The pair are studying the fossilised remains of animals from the Triassic and Jurassic periods, found in ancient caves in the Bristol area, applying innovative new research techniques to find out whether these most distant of our ancestors walked like reptiles or mammals, and how they fed.

Nick Crumpton was awarded ‘best presentation’ at the 2009 Progressive Palaeontology conference held at the University of Birmingham – a notable achievement for an MSc student, as the meeting is primarily aimed at PhD students. His innovative project, entitled Microwear and morphology: a quantitative analysis of diet in two of the earliest mammals, involves an investigation of tooth-wear patterns in living bats with known dietary preferences in order to determine the different dietary habits of two of the earliest mammals, Morganucodon and Kuehneotherium.

Kelly Richards has received £800 from the Alumni Foundation towards her MSc research project The postcranial skeleton of Morganucodon watsoni: phylogenics, biomechanics and variation. Kelly’s project is to assess well-preserved but undescribed fossil material of the early mammal Morganucodon found in the Bristol Channel region in order to determine whether its posture was sprawling or classically mammal-like and upright in stance. The funding will enable her to CT scan many of the best preserved postcranial bones and construct prototype plastic models.
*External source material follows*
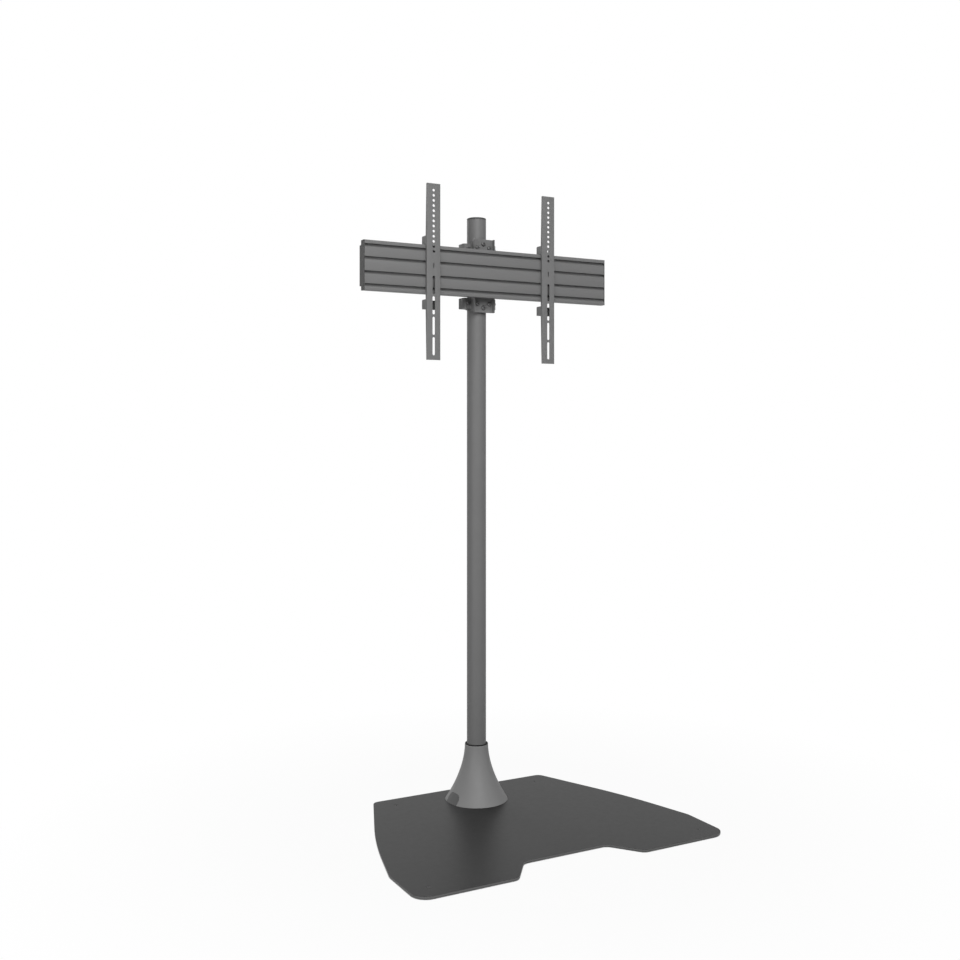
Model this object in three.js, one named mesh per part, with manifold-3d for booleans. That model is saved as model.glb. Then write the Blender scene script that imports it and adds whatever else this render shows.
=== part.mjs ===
// Freestanding screen stand: a flat floor plate carries a round pole, and a
// height-adjustable mount with a grooved rail and two screen arms is clamped to the pole.
// Millimetres, +Z up. X is the stand's width, and the screen faces -Y.
// The origin is the middle of the floor plate's outline, at floor level.

import * as THREE from 'three';
import { mergeVertices } from 'three/addons/utils/BufferGeometryUtils.js';
import Module from 'manifold-3d';

const wasm = await Module();
wasm.setup();

// General

const gap = 0.3; // clearance between a piece and the cut or bore that it sits in
const overrun = 5; // how far a cutting tool reaches past the face that it cuts
const roundSides = 40; // facets round the pole and the cone
const boreSides = 12; // facets round bolts and their holes
const arcSteps = 5; // chords in each rounded corner
const holeCurve = 5; // half the chords in each punched round hole
const fineSteps = 2; // chords in each small rounded corner
const samePlace = 0.001; // outline points closer than this are one point

// Floor plate, with its outline measured from the pole's axis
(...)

Professor Mike Benton of the Department of Earth Sciences said: ‘Our students often amaze us with their achievements, and we are delighted that Nick and Kelly have been rewarded so well for their enthusiasm and the quality of their work’. Dr Emily Rayfield, who is supervising both students, added: ‘It’s very exciting that we’re in a position to apply new and innovative techniques to shed light on the function and ecology of such important fossils’.